"Integration" over three circular areas in an efficient way; parfor already in use

Question

Bene Died on 4 Feb 2016

1
Link

Direct link to this question

https://www.mathworks.com/matlabcentral/answers/266584-integration-over-three-circular-areas-in-an-efficient-way-parfor-already-in-use

Closed: MATLAB Answer Bot on 20 Aug 2021

I'm trying to simulate image simulation in lithographic systems and was lucky to find the book "Computational Lithography" which provides some m-files as a base.

Now I'm trying to implement my own code and optimize it for CPU-parallel computing. After hours of (more less) trial and error I thought, I could try to ask somebody who's more acknowledged.

The basic task: I have three circular functions

1.) the illumination aperture J

2.) the microscope objective pupil and P1

3.) its complex conjugate P2

All of them have an arbitrary function within the circle. For getting the transfer-function I have to shift the objective function and its conjugate over the entire grid and calcullate the product of the three functions while the illumination stays in the centre.

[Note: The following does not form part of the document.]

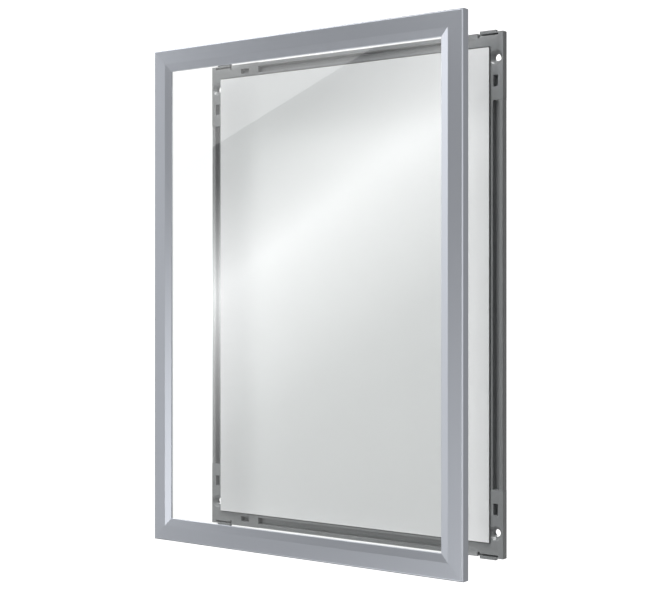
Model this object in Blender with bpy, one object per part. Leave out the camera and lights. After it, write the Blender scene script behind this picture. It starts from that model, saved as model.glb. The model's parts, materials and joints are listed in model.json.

Shown in the figure (source: http://www.iue.tuwien.ac.at/phd/kirchauer/node62.html):

The result I get is correct so far. The code is as follows:

disp('integrate TCC');
N = size(P, 2);
midway=round((N+1)/2);
% generate Illumination aperture
TCC = zeros(N^2, N^2);
startTime = cputime;
limit_x = N^2;
limit_y = N^2;
% get integration boundaries
Po_binary = im2bw(abs(P)+1,1);  % Make sure, that even if the pupil is complex or negative, the entire radius is determined
radius_Po = round(sum(Po_binary(:,round(size(Po_binary,1)/2-1)))/2)+1;
radius_Pc = radius_Po * S;
parfor x=1:limit_x
    P_1=P;
    P_2=conj(P);
    for y=1:limit_y
          % diffraction orders in X-direction
          index_m=mod(x-1,N)+1-midway;
          index_p=floor((x-1)/N)+1-midway;
          % diffraction orders in Y-direction
          index_n=mod(y-1,N)+1-midway;
          index_q=floor((y-1)/N)+1-midway;
          % First integration boundary condition: Po&Po^* have to have an overlap bis Pc
          if( sqrt(index_m^2+index_n^2) > (radius_Po + radius_Pc) & sqrt(index_p^2+index_q^2) > (radius_Po + radius_Pc) )
              TCC(x,y)=0;
          elseif( sqrt((index_m-index_p)^2+(index_n-index_q)^2) > 2*radius_Po)
              TCC(x,y)=0;
          else
          if (index_m>0)
              P_1=[P(index_m+1:N,1:N);zeros(index_m,N)];
          else
              P_1=[zeros(abs(index_m),N);P(1:N+index_m,1:N)];
          end
          if (index_p>0)
              P_1=[P_1(1:N,index_p+1:N),zeros(N,index_p)];
          else
              P_1=[zeros(N,abs(index_p)),P_1(1:N,1:N+index_p)];
          end
          if (index_n>0)
              P_2=[P(index_n+1:N,1:N);zeros(index_n,N)];
          else
              P_2=[zeros(abs(index_n),N);P(1:N+index_n,1:N)];
          end
          if (index_q>0)
              P_2=[P_2(1:N,index_q+1:N),zeros(N,index_q)];
          else
              P_2=[zeros(N,abs(index_q)),P_2(1:N,1:N+index_q)];
          end
          TCC(x,y)=sum(sum(J.*P_1.*P_2));
          end
       end
      %disp(x);
  end

You can see, that I simply shift the pupils and sum up the product. I was wondering weather there can be made any further optimizations to speed it up. The result is a 51^4 Matrix which takes roughly 3 Minutes to calculate.

Any suggestions would give me great pleasure!